The results for the other measures are quite similar and can be seen here. In the case of the brier score, svm gets the second place and in the logarithmic loss case even the first place. SVM seems to be better suited for these probability measures.

Regarding training time, kknn, randomForestSRCSyn, naiveBayes and lda gets the best results.

Instead of taking all datasets one could exclude datasets, where some of the learners got errors. The results are quite similar.


More interestingly are probably the results of the regression tasks, as there is no available comprehensive regression benchmark study to the best of my knowledge.

If an algorithm provided an error it was ranked with the worst rank like in the classification case.

The results for the mean squared error can be seen here:

It depicts the average rank regarding mean square error over all regression dataset of each learner.

Surprisingly the bartMachine algorithm performs best!

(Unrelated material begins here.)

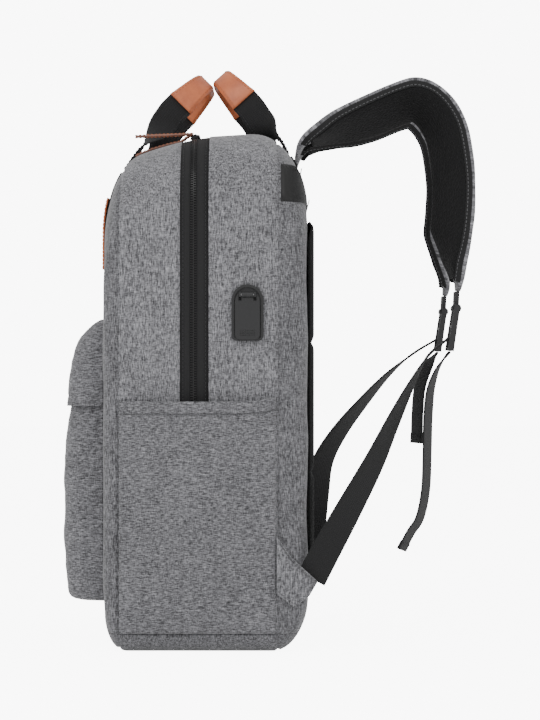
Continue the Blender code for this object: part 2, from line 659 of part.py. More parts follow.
# ---------------------------------------------------------------- inside pockets
def make_inside_pockets():
    """Laptop sleeve against the back wall and a pouch for the power bank under the port."""
    back = BACK_Y - WALL - GAP
    front = back - SLEEVE_DEPTH
    sleeve = new_object("laptop_sleeve", box((-SLEEVE_HALF_WIDTH, front, SLEEVE_BASE_Z),
                                             (SLEEVE_HALF_WIDTH, back, SLEEVE_TOP_Z)), LINING)
    boolean(sleeve, box((-SLEEVE_HALF_WIDTH + SLEEVE_WALL, front + SLEEVE_WALL, SLEEVE_BASE_Z + SLEEVE_WALL),
                        (SLEEVE_HALF_WIDTH - SLEEVE_WALL, back + 0.01, SLEEVE_TOP_Z + 0.01)), "DIFFERENCE")
    side = BAG_WIDTH / 2 - WALL - GAP
    pouch = new_object("power_bank_pocket", box((side - POUCH_DEPTH, POUCH_REAR_Y - POUCH_WIDTH, POUCH_BASE_Z),
                                                (side, POUCH_REAR_Y, POUCH_TOP_Z)), LINING)
    boolean(pouch, box((side - POUCH_DEPTH + POUCH_WALL, POUCH_REAR_Y - POUCH_WIDTH + POUCH_WALL,
                        POUCH_BASE_Z + POUCH_WALL),
                       (side + 0.01, POUCH_REAR_Y - POUCH_WALL, POUCH_TOP_Z + 0.01)), "DIFFERENCE")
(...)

The standard random forest implementations are also all under the top 4. cubist, glmnet and kknn also perform very good. The standard linear model (lm) is “unter ferner liefen”.

bartMachine and cubist are tree based methods combined with an ensembling method like random forest.

Once again, if tuning is performed, the ranking would change for algorithms like svm and xgboost.

Results for the other measures can be seen here. The average rank of cubist gets much better when regarding the mean of absolute error and even gots best, when regarding the median of squared error and median of absolute error. It seems to be a very robust method.

kknn also gets better for the median of squared and absolute error. Regarding the training time it is once again the unbeaten number one. randomForestSRCSyn is also much faster than the other random forest implementations. lm is also under the best regarding training time.

When omitting datasets where some of the learners produced errors, only 26 regression datasets remain. bartMachine remains best for the mean squared error. The results for the other learners change slightly. See here.